Latest revision as of 09:10, 2 August 2013

The game is played on a 6x6 grid with 'terrain' tiles stacked on every square. The 'board' is the inside of the box that the game comes in. Each player has six pieces: Two fish, two dragons and two samurai. Players take turns to play. To win, you must capture all of your opponents pieces.

Each turn:

Choose one of your pieces to play with. There are two basic things that every piece can do:

Dig
Digging means picking up a terrain tile from any square that is adjacent to the piece you are playing (orthogonally or diagonally) and placing it back onto any unoccupied adjacent square.
  • You may not place terrain onto squares that are occupied by another pieces.
  • You may not remove terrain from squares that contain an enemy piece.
  • It's OK to remove terrain from beneath friendly pieces.
Move 
The basic move is one square (either orthogonally or diagonally).
  • You may not climb up more than one vertical step as you move.
  • You can drop down as many vertical steps as needed.
  • If you are at least TWO steps higher than an adjacent enemy piece then you can move onto that square and capture it.
  • Otherwise, you can only move into vacant squares

A "Basic Move" is to either dig, then move...or...move, then dig.

The Samurai 
Can only perform a basic move.
The Fish 
Can either perform a basic move or instead:
  • Dig, then move TWO squares - but only diagonally...or...
  • Move TWO squares, diagonally - then dig.
The Dragon 
Can either perform a basic move or instead:
  • Dig twice - but not move.
  • Move twice - but not dig.
  • Move one square but go upwards by two vertical steps instead of one - and not dig.

Game Over

You win if the other player has no pieces left or is unable to make a move. A stalemate (draw) happens when neither player wishes to move - or if you each undo the other player's move three times in a row.


Ideas for additional rules

  1. Each player gets to move TWO pieces on their turn.
  2. Undermining is a third option where you may dig a tile from beneath an enemy piece and forgo your right to move on that turn (which prevents you from undermining a piece that's just one vertical step below you and then taking it.
  3. Maybe make undermining and moving a special power of the samurai piece.

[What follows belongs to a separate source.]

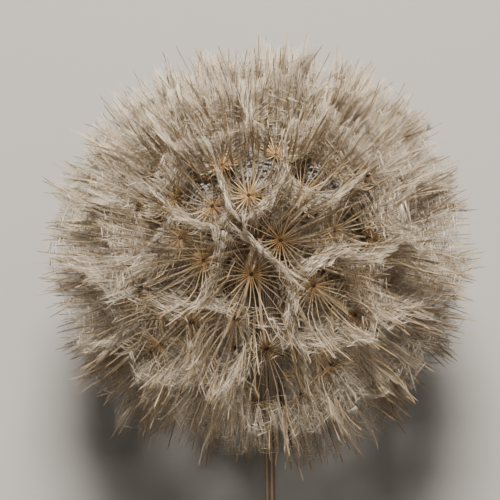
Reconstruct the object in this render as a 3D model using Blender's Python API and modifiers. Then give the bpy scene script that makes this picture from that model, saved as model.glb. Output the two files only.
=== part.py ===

This makes it vastly stronger in combat because it only needs a 1 height step advantage to capture the enemy - which kinda fits the picture of a samurai and gives the samurai piece a super-power alongside the others.
  4. When your piece is on the ocean (at the bottom of the box), you can move to any adjacent square regardless of the height jump. This is a new way to defeat tall towers - but because moving down into a trench when next to a guy on a tall tower is suicidal - you can only usefully do this with Fish and Dragons that can move twice...although piece exchanges are now more likely.
  5. Make terrain tiles with special powers. Shuffle the tiles upside down so nobody knows what terrain is going to be revealed when they dig...this adds a huge element of chance - and adds a new memory mechanic where you need to remember where that all-important "lava" tile was buried. Interesting possibilities for setting traps for opponents with bad memories!